··· EXERCISE MATERIALS ···
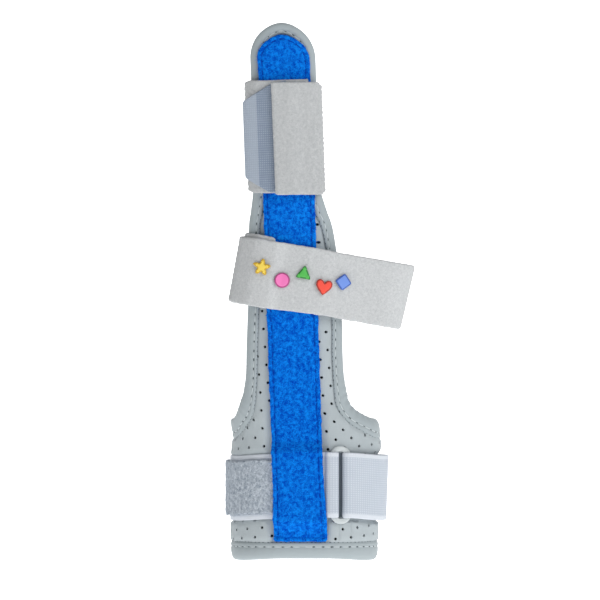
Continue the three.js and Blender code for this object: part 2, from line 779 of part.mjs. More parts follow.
···
··· EXERCISE MATERIALS ···
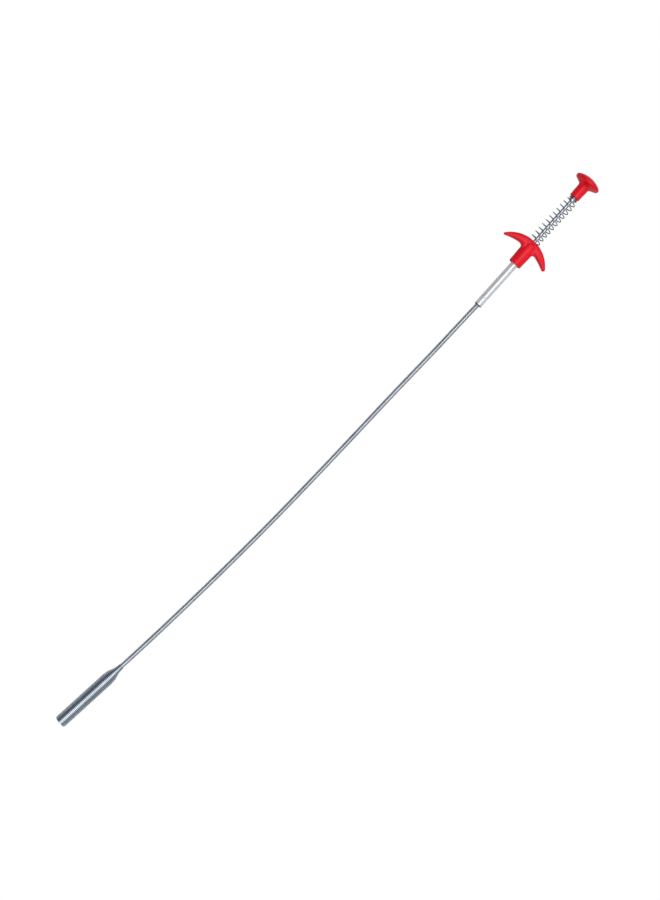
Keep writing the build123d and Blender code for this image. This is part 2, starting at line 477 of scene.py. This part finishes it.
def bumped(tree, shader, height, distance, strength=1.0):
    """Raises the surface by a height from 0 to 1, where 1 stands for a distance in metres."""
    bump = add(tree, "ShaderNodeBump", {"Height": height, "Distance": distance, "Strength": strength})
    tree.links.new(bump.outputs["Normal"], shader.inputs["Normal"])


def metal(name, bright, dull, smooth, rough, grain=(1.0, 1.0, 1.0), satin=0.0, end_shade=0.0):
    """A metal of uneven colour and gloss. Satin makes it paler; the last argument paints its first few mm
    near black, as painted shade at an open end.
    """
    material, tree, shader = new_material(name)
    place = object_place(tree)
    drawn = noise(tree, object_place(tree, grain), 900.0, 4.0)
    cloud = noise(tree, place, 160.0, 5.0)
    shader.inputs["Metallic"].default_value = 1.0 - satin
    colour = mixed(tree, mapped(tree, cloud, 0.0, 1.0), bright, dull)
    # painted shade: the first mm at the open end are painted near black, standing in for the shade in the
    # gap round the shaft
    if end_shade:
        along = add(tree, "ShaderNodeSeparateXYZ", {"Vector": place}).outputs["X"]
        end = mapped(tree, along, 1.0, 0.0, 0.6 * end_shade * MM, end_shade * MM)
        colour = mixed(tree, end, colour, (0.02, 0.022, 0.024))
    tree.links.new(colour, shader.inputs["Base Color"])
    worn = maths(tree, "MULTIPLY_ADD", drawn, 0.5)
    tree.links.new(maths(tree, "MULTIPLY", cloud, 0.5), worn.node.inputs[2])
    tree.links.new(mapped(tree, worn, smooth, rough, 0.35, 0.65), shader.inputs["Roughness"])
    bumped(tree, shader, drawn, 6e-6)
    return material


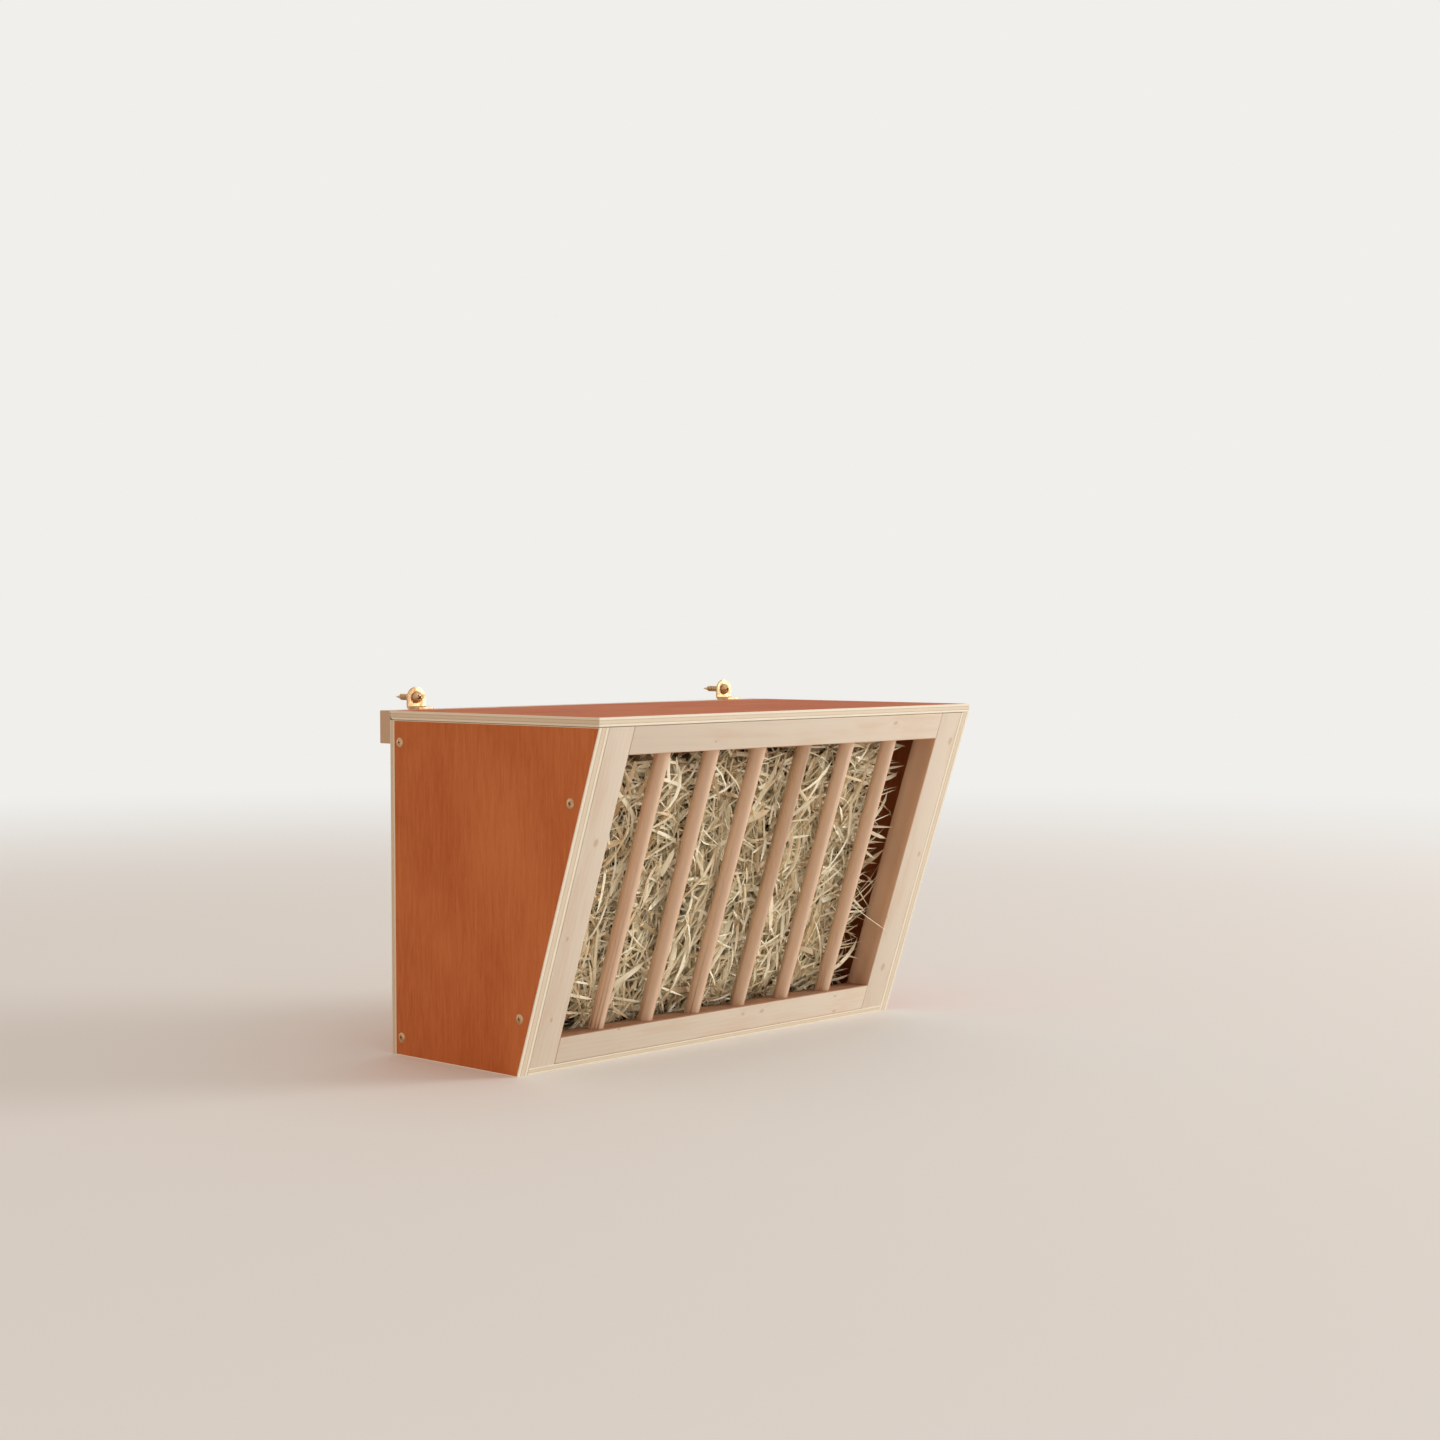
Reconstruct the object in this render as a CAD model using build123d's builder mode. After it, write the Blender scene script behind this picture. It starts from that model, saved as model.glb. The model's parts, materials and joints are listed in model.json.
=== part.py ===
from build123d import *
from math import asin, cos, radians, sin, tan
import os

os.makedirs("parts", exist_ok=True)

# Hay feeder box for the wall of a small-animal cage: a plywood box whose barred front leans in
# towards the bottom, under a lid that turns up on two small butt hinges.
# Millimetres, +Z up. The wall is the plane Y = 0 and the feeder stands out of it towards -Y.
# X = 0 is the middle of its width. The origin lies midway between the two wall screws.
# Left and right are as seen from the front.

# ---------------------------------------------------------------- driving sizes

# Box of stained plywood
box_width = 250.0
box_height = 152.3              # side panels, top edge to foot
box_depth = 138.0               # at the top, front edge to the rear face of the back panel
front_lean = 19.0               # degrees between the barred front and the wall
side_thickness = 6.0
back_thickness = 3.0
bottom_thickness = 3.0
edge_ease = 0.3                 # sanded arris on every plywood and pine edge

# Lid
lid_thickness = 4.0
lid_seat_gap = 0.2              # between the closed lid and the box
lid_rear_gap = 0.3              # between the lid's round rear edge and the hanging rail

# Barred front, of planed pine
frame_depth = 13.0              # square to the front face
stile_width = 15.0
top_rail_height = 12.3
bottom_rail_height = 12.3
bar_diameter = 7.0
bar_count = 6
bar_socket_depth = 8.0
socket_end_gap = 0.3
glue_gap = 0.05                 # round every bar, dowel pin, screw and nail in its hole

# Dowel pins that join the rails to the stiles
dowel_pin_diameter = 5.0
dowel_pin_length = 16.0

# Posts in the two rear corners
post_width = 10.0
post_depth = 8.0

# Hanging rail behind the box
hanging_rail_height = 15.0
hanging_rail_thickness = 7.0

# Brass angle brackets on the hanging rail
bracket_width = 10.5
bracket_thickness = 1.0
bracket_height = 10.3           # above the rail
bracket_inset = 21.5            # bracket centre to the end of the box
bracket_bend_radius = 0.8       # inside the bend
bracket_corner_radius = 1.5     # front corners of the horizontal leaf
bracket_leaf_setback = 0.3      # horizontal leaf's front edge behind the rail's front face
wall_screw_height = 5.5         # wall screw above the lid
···
··· EXERCISE MATERIALS ···
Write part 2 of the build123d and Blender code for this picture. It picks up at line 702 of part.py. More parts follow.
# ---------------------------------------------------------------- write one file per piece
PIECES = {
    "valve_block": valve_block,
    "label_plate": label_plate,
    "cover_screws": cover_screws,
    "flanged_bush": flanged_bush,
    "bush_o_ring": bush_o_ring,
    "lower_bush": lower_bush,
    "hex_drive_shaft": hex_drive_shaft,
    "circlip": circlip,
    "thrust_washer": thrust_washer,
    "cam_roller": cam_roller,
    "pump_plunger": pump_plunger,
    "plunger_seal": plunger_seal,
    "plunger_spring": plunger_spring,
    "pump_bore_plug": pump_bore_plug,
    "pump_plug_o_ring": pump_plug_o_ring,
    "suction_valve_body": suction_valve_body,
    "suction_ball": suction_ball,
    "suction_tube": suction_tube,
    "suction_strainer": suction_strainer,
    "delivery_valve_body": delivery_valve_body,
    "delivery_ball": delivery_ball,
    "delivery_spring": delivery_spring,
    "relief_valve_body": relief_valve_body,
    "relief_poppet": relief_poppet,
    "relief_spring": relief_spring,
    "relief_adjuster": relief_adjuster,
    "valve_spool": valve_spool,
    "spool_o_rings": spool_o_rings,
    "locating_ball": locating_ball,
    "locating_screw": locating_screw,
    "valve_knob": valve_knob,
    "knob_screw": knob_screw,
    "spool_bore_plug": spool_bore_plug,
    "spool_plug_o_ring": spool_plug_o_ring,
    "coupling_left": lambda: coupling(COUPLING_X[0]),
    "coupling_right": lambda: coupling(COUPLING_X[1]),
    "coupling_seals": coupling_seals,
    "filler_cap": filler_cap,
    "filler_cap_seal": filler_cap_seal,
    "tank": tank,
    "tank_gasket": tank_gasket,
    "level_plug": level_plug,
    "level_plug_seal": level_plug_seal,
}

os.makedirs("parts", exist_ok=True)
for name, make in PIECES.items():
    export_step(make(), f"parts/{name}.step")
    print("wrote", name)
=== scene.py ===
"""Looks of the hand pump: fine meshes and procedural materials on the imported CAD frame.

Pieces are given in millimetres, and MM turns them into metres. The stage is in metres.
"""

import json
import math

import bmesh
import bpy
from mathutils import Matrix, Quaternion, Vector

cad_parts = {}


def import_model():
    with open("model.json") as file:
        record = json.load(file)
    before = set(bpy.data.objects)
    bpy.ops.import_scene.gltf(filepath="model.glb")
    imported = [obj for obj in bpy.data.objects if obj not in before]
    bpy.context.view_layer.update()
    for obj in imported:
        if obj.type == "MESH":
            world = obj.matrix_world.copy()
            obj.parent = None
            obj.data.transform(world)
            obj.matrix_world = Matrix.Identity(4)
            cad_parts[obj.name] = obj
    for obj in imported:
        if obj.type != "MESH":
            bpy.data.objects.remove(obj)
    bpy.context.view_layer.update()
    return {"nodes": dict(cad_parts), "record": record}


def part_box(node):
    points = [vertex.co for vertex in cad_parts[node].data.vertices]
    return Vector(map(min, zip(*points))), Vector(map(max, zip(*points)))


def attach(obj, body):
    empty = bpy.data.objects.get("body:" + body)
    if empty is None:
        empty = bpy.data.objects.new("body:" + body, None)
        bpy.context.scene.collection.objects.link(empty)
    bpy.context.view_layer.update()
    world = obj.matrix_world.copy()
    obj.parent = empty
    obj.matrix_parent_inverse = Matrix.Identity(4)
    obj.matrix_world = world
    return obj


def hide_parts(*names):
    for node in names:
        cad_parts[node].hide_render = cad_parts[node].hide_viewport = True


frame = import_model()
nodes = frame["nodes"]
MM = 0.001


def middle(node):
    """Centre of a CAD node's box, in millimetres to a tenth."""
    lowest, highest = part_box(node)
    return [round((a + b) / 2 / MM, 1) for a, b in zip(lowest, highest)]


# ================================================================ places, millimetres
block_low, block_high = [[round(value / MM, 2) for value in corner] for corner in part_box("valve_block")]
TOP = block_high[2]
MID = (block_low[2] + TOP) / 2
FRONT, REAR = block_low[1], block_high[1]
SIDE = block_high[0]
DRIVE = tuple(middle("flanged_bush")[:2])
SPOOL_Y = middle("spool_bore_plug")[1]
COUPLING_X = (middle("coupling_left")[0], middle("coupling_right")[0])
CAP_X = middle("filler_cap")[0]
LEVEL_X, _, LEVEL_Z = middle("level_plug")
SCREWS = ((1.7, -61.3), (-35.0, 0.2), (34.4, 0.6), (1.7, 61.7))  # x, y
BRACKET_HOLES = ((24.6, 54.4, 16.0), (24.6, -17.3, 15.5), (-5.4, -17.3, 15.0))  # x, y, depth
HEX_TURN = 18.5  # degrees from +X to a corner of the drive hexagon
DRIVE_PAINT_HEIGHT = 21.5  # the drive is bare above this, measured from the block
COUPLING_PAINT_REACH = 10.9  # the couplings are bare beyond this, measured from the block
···
◆ TASK DETAILS
Above are the entries. Output exactly the lines beginning with the line that has "obj.data.transform(world)" and ending with the line that has "return [round((a +".

◆ SOLUTION FOR THIS PROBLEM
            obj.data.transform(world)
            obj.matrix_world = Matrix.Identity(4)
            cad_parts[obj.name] = obj
    for obj in imported:
        if obj.type != "MESH":
            bpy.data.objects.remove(obj)
    bpy.context.view_layer.update()
    return {"nodes": dict(cad_parts), "record": record}


def part_box(node):
    points = [vertex.co for vertex in cad_parts[node].data.vertices]
    return Vector(map(min, zip(*points))), Vector(map(max, zip(*points)))


def attach(obj, body):
    empty = bpy.data.objects.get("body:" + body)
    if empty is None:
        empty = bpy.data.objects.new("body:" + body, None)
        bpy.context.scene.collection.objects.link(empty)
    bpy.context.view_layer.update()
    world = obj.matrix_world.copy()
    obj.parent = empty
    obj.matrix_parent_inverse = Matrix.Identity(4)
    obj.matrix_world = world
    return obj


def hide_parts(*names):
    for node in names:
        cad_parts[node].hide_render = cad_parts[node].hide_viewport = True


frame = import_model()
nodes = frame["nodes"]
MM = 0.001


def middle(node):
    """Centre of a CAD node's box, in millimetres to a tenth."""
    lowest, highest = part_box(node)
    return [round((a + b) / 2 / MM, 1) for a, b in zip(lowest, highest)]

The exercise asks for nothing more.